■ **WRITTEN PROBLEM**
Say the number of lines containing the string "root", and say nothing else.

■ **SOURCE MATERIAL**
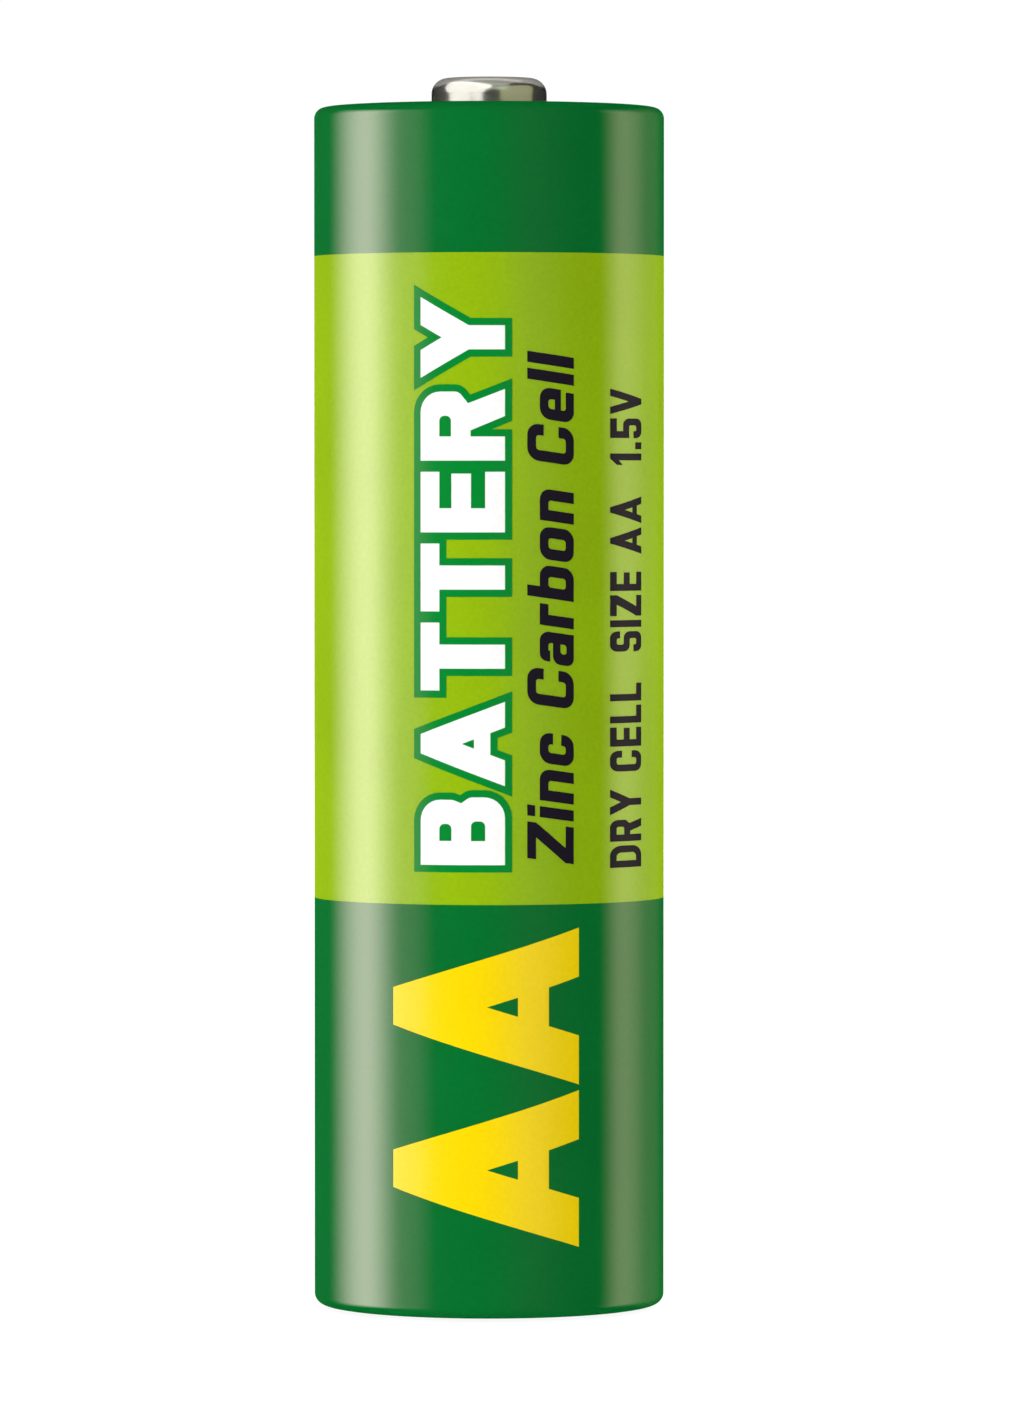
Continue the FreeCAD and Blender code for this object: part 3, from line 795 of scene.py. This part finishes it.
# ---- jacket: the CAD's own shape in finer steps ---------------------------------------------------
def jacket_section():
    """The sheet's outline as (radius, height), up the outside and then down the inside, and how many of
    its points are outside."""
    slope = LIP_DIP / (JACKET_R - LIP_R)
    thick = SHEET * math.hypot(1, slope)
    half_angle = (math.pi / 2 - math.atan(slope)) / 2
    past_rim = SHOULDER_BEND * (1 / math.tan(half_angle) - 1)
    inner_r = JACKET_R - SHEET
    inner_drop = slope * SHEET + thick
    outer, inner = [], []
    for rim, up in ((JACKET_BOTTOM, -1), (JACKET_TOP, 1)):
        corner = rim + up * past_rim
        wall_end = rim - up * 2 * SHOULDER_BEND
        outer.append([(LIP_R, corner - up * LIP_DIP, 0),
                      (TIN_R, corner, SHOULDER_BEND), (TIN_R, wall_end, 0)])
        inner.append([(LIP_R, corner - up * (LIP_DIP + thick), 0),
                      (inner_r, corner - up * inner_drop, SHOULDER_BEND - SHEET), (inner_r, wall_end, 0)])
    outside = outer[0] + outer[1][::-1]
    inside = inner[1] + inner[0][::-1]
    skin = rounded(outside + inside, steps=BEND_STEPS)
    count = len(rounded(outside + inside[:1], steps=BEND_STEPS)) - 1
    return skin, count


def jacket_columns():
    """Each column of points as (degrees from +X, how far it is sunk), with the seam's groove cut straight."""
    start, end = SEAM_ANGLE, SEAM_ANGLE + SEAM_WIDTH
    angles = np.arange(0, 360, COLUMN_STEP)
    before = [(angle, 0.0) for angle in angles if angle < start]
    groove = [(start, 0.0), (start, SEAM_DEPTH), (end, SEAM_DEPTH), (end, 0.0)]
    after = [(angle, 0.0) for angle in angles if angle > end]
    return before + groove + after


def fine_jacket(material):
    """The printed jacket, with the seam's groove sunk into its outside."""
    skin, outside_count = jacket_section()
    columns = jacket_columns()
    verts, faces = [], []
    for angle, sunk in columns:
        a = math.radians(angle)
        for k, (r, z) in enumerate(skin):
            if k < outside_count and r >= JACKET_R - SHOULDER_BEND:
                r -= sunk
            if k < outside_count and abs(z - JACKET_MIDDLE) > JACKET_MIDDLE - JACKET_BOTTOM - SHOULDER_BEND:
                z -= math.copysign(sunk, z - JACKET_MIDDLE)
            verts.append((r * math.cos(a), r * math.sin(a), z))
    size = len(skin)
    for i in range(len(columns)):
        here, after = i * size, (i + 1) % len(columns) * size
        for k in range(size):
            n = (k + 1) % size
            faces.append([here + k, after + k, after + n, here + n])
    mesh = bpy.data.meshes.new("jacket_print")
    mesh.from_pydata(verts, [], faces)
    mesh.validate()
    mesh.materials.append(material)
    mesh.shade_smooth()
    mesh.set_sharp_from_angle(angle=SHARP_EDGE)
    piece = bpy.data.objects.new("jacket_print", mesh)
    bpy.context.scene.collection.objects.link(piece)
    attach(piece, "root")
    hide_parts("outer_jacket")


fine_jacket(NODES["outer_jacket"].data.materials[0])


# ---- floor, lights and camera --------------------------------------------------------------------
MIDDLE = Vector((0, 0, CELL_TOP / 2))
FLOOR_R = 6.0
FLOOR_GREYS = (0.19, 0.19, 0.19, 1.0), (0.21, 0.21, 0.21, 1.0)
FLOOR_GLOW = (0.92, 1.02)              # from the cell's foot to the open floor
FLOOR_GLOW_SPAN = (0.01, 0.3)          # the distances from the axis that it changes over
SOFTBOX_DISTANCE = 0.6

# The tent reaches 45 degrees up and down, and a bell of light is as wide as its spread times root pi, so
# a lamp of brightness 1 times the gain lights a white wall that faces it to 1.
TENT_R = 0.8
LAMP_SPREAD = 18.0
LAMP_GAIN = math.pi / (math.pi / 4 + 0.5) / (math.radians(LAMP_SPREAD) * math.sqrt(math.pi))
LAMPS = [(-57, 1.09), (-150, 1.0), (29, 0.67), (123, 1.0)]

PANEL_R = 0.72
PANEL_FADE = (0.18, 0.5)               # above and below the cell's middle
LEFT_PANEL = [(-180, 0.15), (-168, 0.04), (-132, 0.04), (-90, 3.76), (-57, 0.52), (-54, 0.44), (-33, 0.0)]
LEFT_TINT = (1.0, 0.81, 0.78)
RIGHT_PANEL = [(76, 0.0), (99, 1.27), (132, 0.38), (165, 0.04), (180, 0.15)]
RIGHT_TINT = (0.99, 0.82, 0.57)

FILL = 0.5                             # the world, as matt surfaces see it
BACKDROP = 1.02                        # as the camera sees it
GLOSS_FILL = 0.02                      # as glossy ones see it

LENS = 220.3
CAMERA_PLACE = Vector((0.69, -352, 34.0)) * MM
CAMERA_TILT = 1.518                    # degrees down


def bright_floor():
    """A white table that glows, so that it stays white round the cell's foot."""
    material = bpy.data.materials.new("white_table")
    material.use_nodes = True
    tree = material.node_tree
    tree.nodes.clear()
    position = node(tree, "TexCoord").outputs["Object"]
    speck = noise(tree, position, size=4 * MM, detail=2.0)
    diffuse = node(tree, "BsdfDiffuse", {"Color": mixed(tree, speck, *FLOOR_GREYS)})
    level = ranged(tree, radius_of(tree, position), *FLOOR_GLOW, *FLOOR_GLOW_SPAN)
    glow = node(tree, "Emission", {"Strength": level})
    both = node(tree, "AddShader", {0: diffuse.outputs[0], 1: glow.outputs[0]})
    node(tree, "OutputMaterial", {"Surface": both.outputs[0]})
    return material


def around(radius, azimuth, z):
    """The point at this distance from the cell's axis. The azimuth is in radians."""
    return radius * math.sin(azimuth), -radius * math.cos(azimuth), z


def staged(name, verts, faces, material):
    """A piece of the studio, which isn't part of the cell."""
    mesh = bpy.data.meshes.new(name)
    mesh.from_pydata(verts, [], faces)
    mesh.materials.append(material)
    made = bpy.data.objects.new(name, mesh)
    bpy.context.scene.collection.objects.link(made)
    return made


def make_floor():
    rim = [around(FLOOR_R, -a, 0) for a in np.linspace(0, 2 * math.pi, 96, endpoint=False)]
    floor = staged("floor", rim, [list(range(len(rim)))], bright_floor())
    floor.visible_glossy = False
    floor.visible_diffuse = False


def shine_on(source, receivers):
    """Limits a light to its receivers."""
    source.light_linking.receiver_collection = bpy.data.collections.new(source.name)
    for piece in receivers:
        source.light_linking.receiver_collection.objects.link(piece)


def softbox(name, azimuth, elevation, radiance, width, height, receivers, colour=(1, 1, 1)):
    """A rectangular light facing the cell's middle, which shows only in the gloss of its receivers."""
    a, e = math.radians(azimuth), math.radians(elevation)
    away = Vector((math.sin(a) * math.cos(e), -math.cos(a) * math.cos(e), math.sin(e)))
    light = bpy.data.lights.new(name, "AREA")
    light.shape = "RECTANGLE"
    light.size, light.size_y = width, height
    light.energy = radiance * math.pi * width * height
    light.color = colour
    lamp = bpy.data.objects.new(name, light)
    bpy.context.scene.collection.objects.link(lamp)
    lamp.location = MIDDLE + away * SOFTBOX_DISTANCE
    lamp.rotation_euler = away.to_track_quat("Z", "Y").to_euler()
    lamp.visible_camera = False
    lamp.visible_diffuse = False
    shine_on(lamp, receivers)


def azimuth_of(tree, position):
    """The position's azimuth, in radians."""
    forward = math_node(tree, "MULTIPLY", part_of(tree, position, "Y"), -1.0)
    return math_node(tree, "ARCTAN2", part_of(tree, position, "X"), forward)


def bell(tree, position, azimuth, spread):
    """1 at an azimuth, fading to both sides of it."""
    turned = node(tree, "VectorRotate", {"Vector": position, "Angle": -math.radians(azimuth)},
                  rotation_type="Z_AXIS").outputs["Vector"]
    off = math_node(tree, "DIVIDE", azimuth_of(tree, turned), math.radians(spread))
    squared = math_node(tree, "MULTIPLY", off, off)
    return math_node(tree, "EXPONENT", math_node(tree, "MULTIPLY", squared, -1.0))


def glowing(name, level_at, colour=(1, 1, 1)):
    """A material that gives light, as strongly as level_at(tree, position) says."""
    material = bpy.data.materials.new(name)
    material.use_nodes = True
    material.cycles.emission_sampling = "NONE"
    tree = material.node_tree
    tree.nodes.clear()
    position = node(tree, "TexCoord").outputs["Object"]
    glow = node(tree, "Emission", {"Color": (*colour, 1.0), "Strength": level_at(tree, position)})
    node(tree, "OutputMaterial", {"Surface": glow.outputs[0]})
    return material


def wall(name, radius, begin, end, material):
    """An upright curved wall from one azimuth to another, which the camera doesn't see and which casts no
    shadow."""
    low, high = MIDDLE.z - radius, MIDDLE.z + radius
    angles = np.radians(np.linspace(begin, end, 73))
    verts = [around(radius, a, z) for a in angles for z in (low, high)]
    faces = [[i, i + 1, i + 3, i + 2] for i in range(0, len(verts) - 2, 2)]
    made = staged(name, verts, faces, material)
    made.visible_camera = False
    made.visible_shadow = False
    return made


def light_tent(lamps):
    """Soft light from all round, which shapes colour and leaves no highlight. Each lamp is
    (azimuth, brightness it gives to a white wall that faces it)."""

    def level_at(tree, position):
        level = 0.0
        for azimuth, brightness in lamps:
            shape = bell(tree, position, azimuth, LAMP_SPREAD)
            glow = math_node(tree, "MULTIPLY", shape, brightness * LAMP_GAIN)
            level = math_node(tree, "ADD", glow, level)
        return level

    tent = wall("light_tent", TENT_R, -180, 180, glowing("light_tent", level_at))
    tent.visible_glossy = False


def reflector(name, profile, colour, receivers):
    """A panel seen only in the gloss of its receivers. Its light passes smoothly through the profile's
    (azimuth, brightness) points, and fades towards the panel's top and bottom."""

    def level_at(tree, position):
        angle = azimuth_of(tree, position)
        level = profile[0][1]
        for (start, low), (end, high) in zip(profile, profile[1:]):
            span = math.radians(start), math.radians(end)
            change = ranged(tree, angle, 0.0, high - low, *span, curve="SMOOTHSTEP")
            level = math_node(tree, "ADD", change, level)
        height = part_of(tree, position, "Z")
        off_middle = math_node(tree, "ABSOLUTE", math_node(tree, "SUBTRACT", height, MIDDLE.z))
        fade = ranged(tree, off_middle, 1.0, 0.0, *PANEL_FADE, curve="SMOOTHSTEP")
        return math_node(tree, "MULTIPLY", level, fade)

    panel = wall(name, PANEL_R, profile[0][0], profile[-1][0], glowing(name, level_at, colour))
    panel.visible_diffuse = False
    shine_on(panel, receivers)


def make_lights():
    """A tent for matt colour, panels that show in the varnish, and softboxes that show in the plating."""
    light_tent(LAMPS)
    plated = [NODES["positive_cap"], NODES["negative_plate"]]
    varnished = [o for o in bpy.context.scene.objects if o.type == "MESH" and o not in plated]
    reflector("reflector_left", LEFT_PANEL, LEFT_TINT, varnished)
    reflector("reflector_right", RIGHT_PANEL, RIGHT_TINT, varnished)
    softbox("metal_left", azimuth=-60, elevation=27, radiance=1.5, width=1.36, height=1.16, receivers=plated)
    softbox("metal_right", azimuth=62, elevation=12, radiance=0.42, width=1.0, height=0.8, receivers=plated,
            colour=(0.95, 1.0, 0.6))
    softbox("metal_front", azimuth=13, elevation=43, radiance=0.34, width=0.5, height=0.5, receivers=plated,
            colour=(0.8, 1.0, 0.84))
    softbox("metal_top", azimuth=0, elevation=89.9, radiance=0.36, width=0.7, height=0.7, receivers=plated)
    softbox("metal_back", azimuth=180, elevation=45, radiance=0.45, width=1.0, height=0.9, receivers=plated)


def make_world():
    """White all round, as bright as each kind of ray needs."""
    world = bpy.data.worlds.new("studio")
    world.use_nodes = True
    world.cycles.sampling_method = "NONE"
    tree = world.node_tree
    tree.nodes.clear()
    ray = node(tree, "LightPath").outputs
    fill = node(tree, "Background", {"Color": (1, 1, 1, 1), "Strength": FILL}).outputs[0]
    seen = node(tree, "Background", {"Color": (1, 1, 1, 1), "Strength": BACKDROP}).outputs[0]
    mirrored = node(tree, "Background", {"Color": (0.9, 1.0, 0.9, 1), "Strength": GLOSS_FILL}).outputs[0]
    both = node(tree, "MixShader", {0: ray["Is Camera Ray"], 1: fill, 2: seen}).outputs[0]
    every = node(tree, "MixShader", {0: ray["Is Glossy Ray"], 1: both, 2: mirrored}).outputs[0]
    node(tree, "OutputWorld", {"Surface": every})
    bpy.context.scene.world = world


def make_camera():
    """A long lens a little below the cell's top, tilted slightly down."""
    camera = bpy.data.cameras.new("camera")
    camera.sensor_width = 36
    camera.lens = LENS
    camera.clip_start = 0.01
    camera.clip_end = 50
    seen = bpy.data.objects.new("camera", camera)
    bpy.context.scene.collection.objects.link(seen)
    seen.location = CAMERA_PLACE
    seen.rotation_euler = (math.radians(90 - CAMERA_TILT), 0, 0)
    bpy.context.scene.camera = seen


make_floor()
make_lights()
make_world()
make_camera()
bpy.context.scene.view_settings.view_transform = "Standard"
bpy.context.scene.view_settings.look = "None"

■ **FINAL RESULT**
2